When it comes to the personnel up front, they have to start playing Ebiketie and Malone opposite each other on passing downs to see what they offer. As Malone provides the blistering first step and burst, Ebiketie has the technique and hand usage to give opposing tackles serious problems. It’s now a matter of using them as the first-choice edge rushers on passing downs while mixing in Carter to spell them. There has been enough evidence to suggest both players have the skills to be capable edge rushers. They need to be given the trust to go out there and prove they can be players that can be depended on for the future.

While he is better as a run defender than a pass rusher, Abdullah Anderson possesses violent hands and play strength to be a factor on passing downs. He has earned his way to being inserted into an expanded role. There could be opportunities for him to run twists with Jarrett or create openings for edge rushers off pure stunts. Anderson is constantly taking on blockers and being active with his hands. After being largely utilized in base on run downs, the coaching staff should look to see how his motor and active hands translate into collapsing the pocket.
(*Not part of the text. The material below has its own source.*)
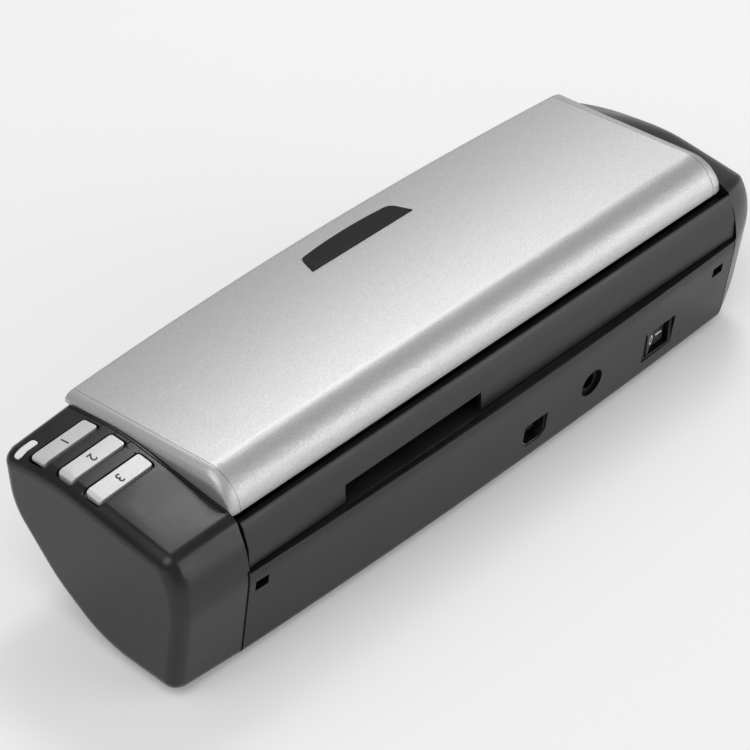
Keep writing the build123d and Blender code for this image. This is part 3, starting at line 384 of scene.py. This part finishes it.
def slim_rod(node, recipe):
    """Stands a slightly thinner copy in for a rod along x, so its facets turn in their bore."""
    low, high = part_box(node)
    with editing(soften(node, recipe, FINE_EDGE)):
        bpy.ops.transform.resize(
            value=(1, PIN_SHARE, PIN_SHARE), center_override=(low + high) / 2)


def lay_on(piece, onto, way):
    """Projects a flat piece along an axis onto another, a hair above it."""
    wrap = piece.modifiers.new("lay_on", "SHRINKWRAP")
    wrap.target = onto
    wrap.wrap_method = "PROJECT"
    wrap.use_project_y = way == "Y"
    wrap.use_project_z = way == "Z"
    wrap.use_negative_direction = True
    wrap.use_positive_direction = True
    wrap.offset = MARK_PROUD
    return wrap


def stamp(text, name, height, spot, turn, onto, way, recipe, body, bold):
    """A printed mark: flat letters laid on a surface a hair above it."""
    deselect()
    bpy.ops.object.text_add(location=spot, rotation=turn)
    letters = bpy.context.object
    letters.data.body = text
    letters.data.size = height / CAPITAL_SHARE
    letters.data.offset = height * bold
    letters.data.align_x = "CENTER"
    letters.data.align_y = "CENTER"
    bpy.ops.object.convert(target="MESH")
    mark = bpy.context.object
    bpy.ops.object.transform_apply(location=True, rotation=True, scale=True)
    with editing(mark):
        bpy.ops.mesh.remove_doubles(threshold=MERGE_STEP)
        bpy.ops.mesh.quads_convert_to_tris()
        bpy.ops.mesh.subdivide(number_cuts=1)
    lay_on(mark, onto, way)
    settle(mark, name, recipe, body)


def seam_shade_line(name, low_x, width, low, high, onto, way, recipe):
    """A thin strip of painted shade, standing in for the shade inside a parting gap, laid on a cap:
    along y from above, or along z from behind.
    """
    axis = "XYZ".index(way)
    spot = [low_x + width / 2, (low + high) / 2, (low + high) / 2]
    spot[axis] = STRIP_DROP
    turn = math.radians(-90 if way == "Y" else 0)
    deselect()
    bpy.ops.mesh.primitive_plane_add(size=1, location=spot, rotation=(turn, 0, 0))
    line = bpy.context.object
    line.scale = (width, high - low, 1)
    bpy.ops.object.transform_apply(location=True, rotation=True, scale=True)
    with editing(line):
        bpy.ops.mesh.subdivide(number_cuts=STRIP_CUTS)
        bpy.ops.mesh.select_mode(type="VERT")
        bpy.ops.mesh.select_all(action="DESELECT")
    bpy.ops.object.modifier_apply(modifier=lay_on(line, onto, way).name)
    # what misses the cap stays where the strip started, and is cut off
    top = max(v.co[axis] for v in onto.data.vertices) + STRIP_MISS
    for vertex in line.data.vertices:
        vertex.select = vertex.co[axis] > top
    bpy.ops.object.mode_set(mode="EDIT")
    bpy.ops.mesh.delete(type="VERT")
    bpy.ops.object.mode_set(mode="OBJECT")
    settle(line, name, recipe, "scanner_body")


class ScannerFinishes(bpy.types.PropertyGroup):
    """Colours a user may change."""

    body_colour: bpy.props.FloatVectorProperty(
        name="Body", description="Colour of the moulded body", subtype="COLOR",
        default=(0.008, 0.0083, 0.009), min=0, max=1)
    panel_colour: bpy.props.FloatVectorProperty(
        name="Rear panel", description="Colour of the rear panel and inner frame",
        subtype="COLOR", default=(0.014, 0.0142, 0.015), min=0, max=1)
    lid_colour: bpy.props.FloatVectorProperty(
        name="Lid", description="Colour of the silver lid", subtype="COLOR",
        default=(0.565, 0.568, 0.57), min=0, max=1)
    button_colour: bpy.props.FloatVectorProperty(
        name="Buttons", description="Colour of the three push buttons", subtype="COLOR",
        default=(0.70, 0.705, 0.71), min=0, max=1)
    mark_colour: bpy.props.FloatVectorProperty(
        name="Marks", description="Colour of the printed marks on the rocker", subtype="COLOR",
        default=(0.80, 0.80, 0.78), min=0, max=1)
    ink_colour: bpy.props.FloatVectorProperty(
        name="Numbers", description="Colour of the numbers on the buttons", subtype="COLOR",
        default=(0.03, 0.03, 0.032), min=0, max=1)


class ScannerSizes(bpy.types.PropertyGroup):
    """Sizes of the small details a user may change."""

    number_height: bpy.props.FloatProperty(
        name="Number height", description="Height of the numbers on the buttons",
        default=0.0036, unit="LENGTH", min=0.001, max=0.006)
    floor_size: bpy.props.FloatProperty(
        name="Floor", description="Width of the floor under the scanner",
        default=14.0, unit="LENGTH", min=1.0)


class SCANNER_OT_body(bpy.types.Operator):
    """Finish the housing, the two end caps, the rear panel and the inner frame"""
    bl_idname = "scanner.body"
    bl_label = "Body finish"

    def execute(self, context):
        looks = context.scene.scanner_finishes
        outer = satin_black("body_black", looks.body_colour, 0.28, BODY_GRAIN)
        far_cap = soften("plain_end_cap", outer, CAP_EDGE, ROUND_STEPS)
        wall = satin_black("housing_black", looks.body_colour, 0.3, BODY_GRAIN, 0.36)
        soften("lower_housing", wall, WALL_EDGE, ROUND_STEPS)
        near_cap = soften("button_end_cap", outer)

        # painted shade: flat black strips laid on the caps stand in for the shade inside the
        # parting gaps beside the lid trim and down the rear wall
        gap_shade = plain_finish("gap_shade_black", (0.002, 0.002, 0.002), 0.8, specular=0.1)
        trim_low, trim_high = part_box("near_lid_trim")
        for name, away, width in TRIM_SEAM_SHADES:
            seam_shade_line(name, trim_high.x + away, width, trim_low.y, trim_high.y, near_cap, "Z",
                      gap_shade)
        near_edge, far_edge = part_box("button_end_cap")[0].x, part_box("plain_end_cap")[1].x
        seam_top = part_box("rear_panel")[0].z + SEAM_REACH
        seam_shade_line("near_rear_seam_shade", near_edge + NEAR_SEAM_SHIFT, NEAR_SEAM_WIDTH, SEAM_FOOT,
                  seam_top, near_cap, "Y", gap_shade)
        seam_shade_line("far_rear_seam_shade", far_edge + FAR_SEAM_SHIFT, FAR_SEAM_WIDTH, SEAM_FOOT,
                  seam_top, far_cap, "Y", gap_shade)

        inner = satin_black("panel_black", looks.panel_colour, 0.42, PANEL_GRAIN)
        soften("rear_panel", inner)
        coat_with(("upper_frame", "lower_guide", "rear_guide"), inner)
        return {"FINISHED"}


class SCANNER_OT_lid(bpy.types.Operator):
    """Finish the silver lid, its end trims, the badge plate and the hinge pins"""
    bl_idname = "scanner.lid"
    bl_label = "Lid finish"

    def execute(self, context):
        looks = context.scene.scanner_finishes
        silver = silver_paint("lid_silver", looks.lid_colour, 0.46, crown=LID_CROWN)
        for node in ("top_lid", "near_lid_trim", "far_lid_trim"):
            soften(node, silver)
        gloss = plain_finish("badge_gloss", (0.003, 0.003, 0.0035), 0.32, specular=0.2)
        soften("badge_plate", gloss, FINE_EDGE, corner=BADGE_CORNER)
        pin_steel = plain_finish("pin_steel", (0.55, 0.55, 0.57), 0.3, 1.0, 900)
        for node in ("near_hinge_pin", "far_hinge_pin"):
            slim_rod(node, pin_steel)
        return {"FINISHED"}


class SCANNER_OT_guides(bpy.types.Operator):
    """Finish the chute plate, the two paper guides and their pinion"""
    bl_idname = "scanner.guides"
    bl_label = "Paper guides"

    def execute(self, context):
        finish_all(GUIDE_FINISHES)
        return {"FINISHED"}


class SCANNER_OT_buttons(bpy.types.Operator):
    """Finish the buttons, the light window and the board under them"""
    bl_idname = "scanner.buttons"
    bl_label = "Buttons"

    def execute(self, context):
        looks = context.scene.scanner_finishes
        silver = silver_paint("button_silver", looks.button_colour, 0.45, 0.07, metallic=0.35)
        ink = plain_finish("number_ink", looks.ink_colour, 0.5)
        height = context.scene.scanner_sizes.number_height
        for number, word in (("1", "one"), ("2", "two"), ("3", "three")):
            node = "button_" + word
            cap = soften(node, silver, steps=ROUND_STEPS)
            low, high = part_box(node)
            spot = ((low.x + high.x) / 2, (low.y + high.y) / 2, high.z + NUMBER_DROP)
            stamp(number, "number_" + word, height, spot, (0, 0, 0), cap, "Z", ink,
                  node + "_body", NUMBER_BOLD)
        frost = plain_finish("window_frost", (0.93, 0.94, 0.95), 0.45)
        soften("light_window", frost, steps=ROUND_STEPS)
        coat_with(("button_board", "main_board"),
                  plain_finish("board_green", (0.02, 0.11, 0.05), 0.35, scale=1200, coat=0.3))
        return {"FINISHED"}


class SCANNER_OT_sockets(bpy.types.Operator):
    """Finish the sockets and the power switch in the rear wall"""
    bl_idname = "scanner.sockets"
    bl_label = "Sockets and switch"

    def execute(self, context):
        looks = context.scene.scanner_finishes
        coat_with(("usb_socket",),
                  plain_finish("shell_nickel", (0.20, 0.20, 0.20), 0.35, 1.0, 800))
        dark = plain_finish("socket_black", (0.004, 0.004, 0.0042), 0.5, scale=900, specular=0.2)
        coat_with(("usb_tongue",), dark)
        for node in ("dc_jack", "power_switch"):
            soften(node, dark, SMALL_EDGE)
        coat_with(("jack_pin",), plain_finish("contact_steel", (0.6, 0.6, 0.6), 0.25, 1.0, 900))
        gloss = plain_finish("rocker_gloss", (0.045, 0.045, 0.047), 0.3, coat=0.2)
        rocker = soften("power_rocker", gloss, steps=ROUND_STEPS)
        white = plain_finish("mark_white", looks.mark_colour, 0.5)
        low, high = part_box("power_rocker")
        middle, tall = (low.x + high.x) / 2, (low.z + high.z) / 2 - ROCKER_MARK_LOW
        turn = (math.radians(90), math.radians(90), math.radians(180))
        for letter, name, shift in ROCKER_MARKS:
            spot = (middle + shift, high.y + ROCKER_DROP, tall)
            stamp(letter, name, ROCKER_MARK_HEIGHT, spot, turn, rocker, "Y", white,
                  "rocker_body", ROCKER_BOLD)
        return {"FINISHED"}


class SCANNER_OT_paper_drive(bpy.types.Operator):
    """Finish the rollers, shafts, bushes, gears, motor and sensors"""
    bl_idname = "scanner.paper_drive"
    bl_label = "Paper drive"

    def execute(self, context):
        finish_all(DRIVE_FINISHES)
        glass = Recipe("sensor_glass")
        haze = glass.noise(CLOUD_SCALE, 3)
        glass.set(
            colour=glass.blend(
                glass.remap(haze, MIDDLE_SPAN, 0, 1), (0.52, 0.59, 0.59, 1), (0.58, 0.65, 0.65, 1)),
            roughness=glass.remap(haze, WIDE_SPAN, 0.04, 0.07), transmission=0.7, ior=1.5)
        coat_with(("upper_glass", "lower_glass"), glass)
        return {"FINISHED"}


def photo_camera():
    """Stands the camera where the photo was taken from, for a square frame."""
    turn, rise, roll = (math.radians(a) for a in (VIEW_TURN, VIEW_RISE, VIEW_ROLL))
    back = Vector((
        math.sin(turn) * math.cos(rise), -math.cos(turn) * math.cos(rise), math.sin(rise)))
    flat = Vector((0, 0, 1)).cross(back).normalized()
    tall = back.cross(flat)
    right = flat * math.cos(roll) + tall * math.sin(roll)
    up = tall * math.cos(roll) - flat * math.sin(roll)
    spot = VIEW_TARGET + back * VIEW_DISTANCE - right * VIEW_SIDE - up * VIEW_UP
    data = bpy.data.cameras.new("photo_camera")
    data.sensor_width = SENSOR
    data.lens = FOCAL_PIXELS / PHOTO_SIDE * SENSOR
    data.clip_end = FAR_CLIP
    camera = bpy.data.objects.new("photo_camera", data)
    bpy.context.scene.collection.objects.link(camera)
    camera.matrix_world = Matrix((
        (right.x, up.x, back.x, spot.x), (right.y, up.y, back.y, spot.y),
        (right.z, up.z, back.z, spot.z), (0, 0, 0, 1)))
    bpy.context.scene.camera = camera


def soft_lamp(name, direction, distance, width, height, power):
    """Hangs a large area lamp, aimed at the scanner."""
    data = bpy.data.lights.new(name, "AREA")
    data.shape = "RECTANGLE"
    data.size = width
    data.size_y = height
    data.energy = power
    lamp = bpy.data.objects.new(name, data)
    bpy.context.scene.collection.objects.link(lamp)
    way = Vector(direction).normalized()
    lamp.location = VIEW_TARGET + way * distance
    lamp.rotation_mode = "QUATERNION"
    lamp.rotation_quaternion = way.to_track_quat("Z", "Y")


class SCANNER_OT_stage(bpy.types.Operator):
    """Set the pale floor, the soft studio lamps and the camera of the photo"""
    bl_idname = "scanner.stage"
    bl_label = "Stage"

    def execute(self, context):
        size = context.scene.scanner_sizes.floor_size
        deselect()
        bpy.ops.mesh.primitive_plane_add(size=size, location=(0, 0, 0))
        floor = context.object
        floor.name = "floor"
        paper = Recipe("floor_paper")
        plain_sight, mirrored, through = (
            paper.output("ShaderNodeLightPath", ray)
            for ray in ("Is Camera Ray", "Is Glossy Ray", "Is Transmission Ray"))
        paper.set(
            colour=(FLOOR_TONE, FLOOR_TONE, FLOOR_TONE, 1), roughness=0.7, specular=0.2,
            glow=(1, 1, 1, 1), glow_strength=(plain_sight + mirrored + through) * FLOOR_LIFT)
        floor.data.materials.append(paper.material)

        world = bpy.data.worlds.new("studio")
        context.scene.world = world
        world.use_nodes = True
        sky = world.node_tree.nodes["Background"]
        sky.inputs["Color"].default_value = (SKY_TONE, SKY_TONE, SKY_TONE, 1)
        sky.inputs["Strength"].default_value = SKY_STRENGTH

        photo_camera()
        context.scene.view_settings.view_transform = "Standard"
        for lamp in LAMPS:
            soft_lamp(*lamp)
        return {"FINISHED"}


class SCANNER_PT_panel(bpy.types.Panel):
    """Lists the steps and their settings in the sidebar"""
    bl_idname = "SCANNER_PT_panel"
    bl_label = "Scanner"
    bl_space_type = "VIEW_3D"
    bl_region_type = "UI"
    bl_category = "Scanner"

    def draw(self, context):
        scene = context.scene
        for step in STEPS:
            self.layout.operator(step.bl_idname)
        for group in (scene.scanner_finishes, scene.scanner_sizes):
            for key in group.bl_rna.properties.keys():
                if key not in ("rna_type", "name"):
                    self.layout.prop(group, key)


STEPS = (
    SCANNER_OT_body, SCANNER_OT_lid, SCANNER_OT_guides, SCANNER_OT_buttons, SCANNER_OT_sockets,
    SCANNER_OT_paper_drive, SCANNER_OT_stage,
)
CLASSES = (ScannerFinishes, ScannerSizes, *STEPS, SCANNER_PT_panel)


def register():
    for kind in CLASSES:
        bpy.utils.register_class(kind)
    bpy.types.Scene.scanner_finishes = bpy.props.PointerProperty(type=ScannerFinishes)
    bpy.types.Scene.scanner_sizes = bpy.props.PointerProperty(type=ScannerSizes)


def unregister():
    del bpy.types.Scene.scanner_finishes
    del bpy.types.Scene.scanner_sizes
    for kind in reversed(CLASSES):
        bpy.utils.unregister_class(kind)


def main():
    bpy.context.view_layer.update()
    register()
    for step in STEPS:
        group, name = step.bl_idname.split(".")
        getattr(getattr(bpy.ops, group), name)()


if __name__ == "__main__":
    main()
Building the pieces for the future

The Falcons' pass rush isn’t going to become magically formidable. It will take another off-season of investment and development to put them in a position to be a consistent threat, and there is only so much that can be done in the here and now to improve. What can be accomplished is giving the rookies more opportunities, and the players who have earned their way into the rotation more opportunities.

With a greater emphasis on utilizing the players making a difference and being more shrewd and varied with the rush concepts, opposing quarterbacks won’t feel as comfortable going against the Falcons’ defense. This is very much a work in progress, but there should be more progress over the final five games for a defensive line that does possess legitimate talent and versatility.